> **Written problem**: Go through the listing and return every line with "origin" in it.

╭─ The records

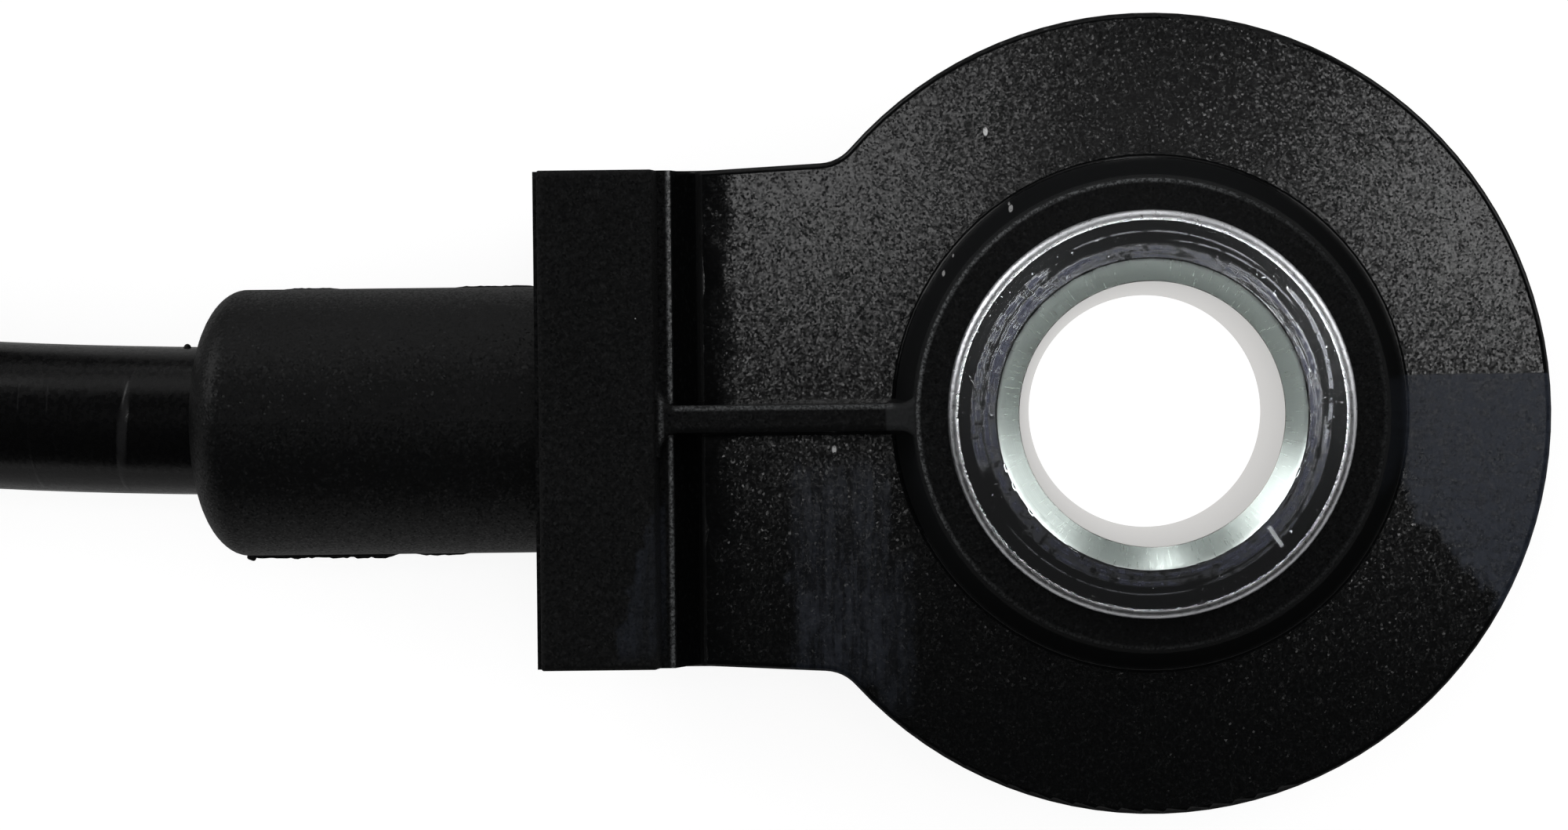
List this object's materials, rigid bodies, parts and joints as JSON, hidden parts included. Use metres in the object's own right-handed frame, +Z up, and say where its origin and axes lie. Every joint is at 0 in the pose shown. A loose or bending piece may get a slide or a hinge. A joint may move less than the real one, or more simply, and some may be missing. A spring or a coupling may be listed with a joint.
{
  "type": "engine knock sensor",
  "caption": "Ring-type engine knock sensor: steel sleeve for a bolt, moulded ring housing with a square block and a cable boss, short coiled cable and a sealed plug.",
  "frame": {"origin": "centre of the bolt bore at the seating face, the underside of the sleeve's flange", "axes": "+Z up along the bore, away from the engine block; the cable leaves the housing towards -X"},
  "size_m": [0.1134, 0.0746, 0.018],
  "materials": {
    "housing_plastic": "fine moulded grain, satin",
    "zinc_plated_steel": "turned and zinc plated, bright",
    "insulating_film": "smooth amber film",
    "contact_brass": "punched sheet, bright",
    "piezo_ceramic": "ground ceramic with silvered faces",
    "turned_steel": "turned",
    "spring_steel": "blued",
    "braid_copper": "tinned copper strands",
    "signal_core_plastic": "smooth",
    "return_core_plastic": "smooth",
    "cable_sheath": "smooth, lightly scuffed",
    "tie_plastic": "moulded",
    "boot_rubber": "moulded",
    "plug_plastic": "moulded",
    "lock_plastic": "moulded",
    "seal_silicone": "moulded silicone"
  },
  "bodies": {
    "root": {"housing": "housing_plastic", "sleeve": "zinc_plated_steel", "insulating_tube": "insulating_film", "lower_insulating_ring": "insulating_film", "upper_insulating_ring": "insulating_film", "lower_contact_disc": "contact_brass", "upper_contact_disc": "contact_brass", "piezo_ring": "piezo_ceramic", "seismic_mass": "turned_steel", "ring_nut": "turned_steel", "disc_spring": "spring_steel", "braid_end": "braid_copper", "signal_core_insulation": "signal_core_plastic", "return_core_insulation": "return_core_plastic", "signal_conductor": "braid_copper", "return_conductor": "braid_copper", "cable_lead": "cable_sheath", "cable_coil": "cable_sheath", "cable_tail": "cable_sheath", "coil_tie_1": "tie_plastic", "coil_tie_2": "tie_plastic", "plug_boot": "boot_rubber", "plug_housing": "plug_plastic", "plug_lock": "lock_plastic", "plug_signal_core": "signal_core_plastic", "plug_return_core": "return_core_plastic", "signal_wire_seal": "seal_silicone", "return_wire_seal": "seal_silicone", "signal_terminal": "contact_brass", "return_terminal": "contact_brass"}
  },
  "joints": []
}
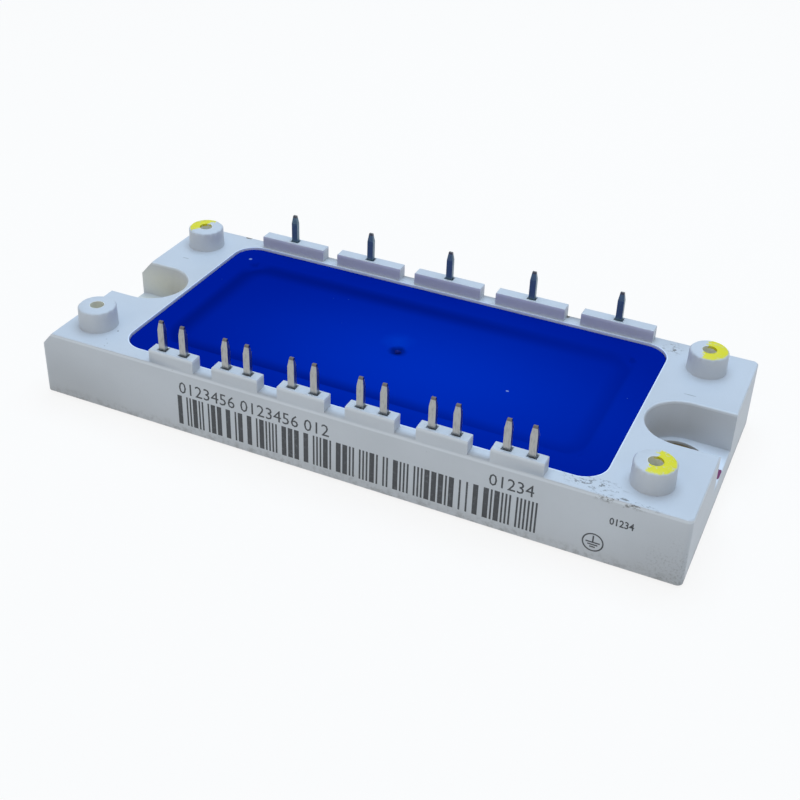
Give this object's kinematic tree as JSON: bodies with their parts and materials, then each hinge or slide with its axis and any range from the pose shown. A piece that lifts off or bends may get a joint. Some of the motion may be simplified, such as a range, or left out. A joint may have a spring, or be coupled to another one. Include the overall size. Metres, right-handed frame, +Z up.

╰─

> **Worked answer**:
List this object's materials, rigid bodies, parts and joints as JSON, hidden parts included. Use metres in the object's own right-handed frame, +Z up, and say where its origin and axes lie. Every joint is at 0 in the pose shown. A loose or bending piece may get a slide or a hinge. A joint may move less than the real one, or more simply, and some may be missing. A spring or a coupling may be listed with a joint.
  "frame": {"origin": "centre of the bolt bore at the seating face, the underside of the sleeve's flange", "axes": "+Z up along the bore, away from the engine block; the cable leaves the housing towards -X"},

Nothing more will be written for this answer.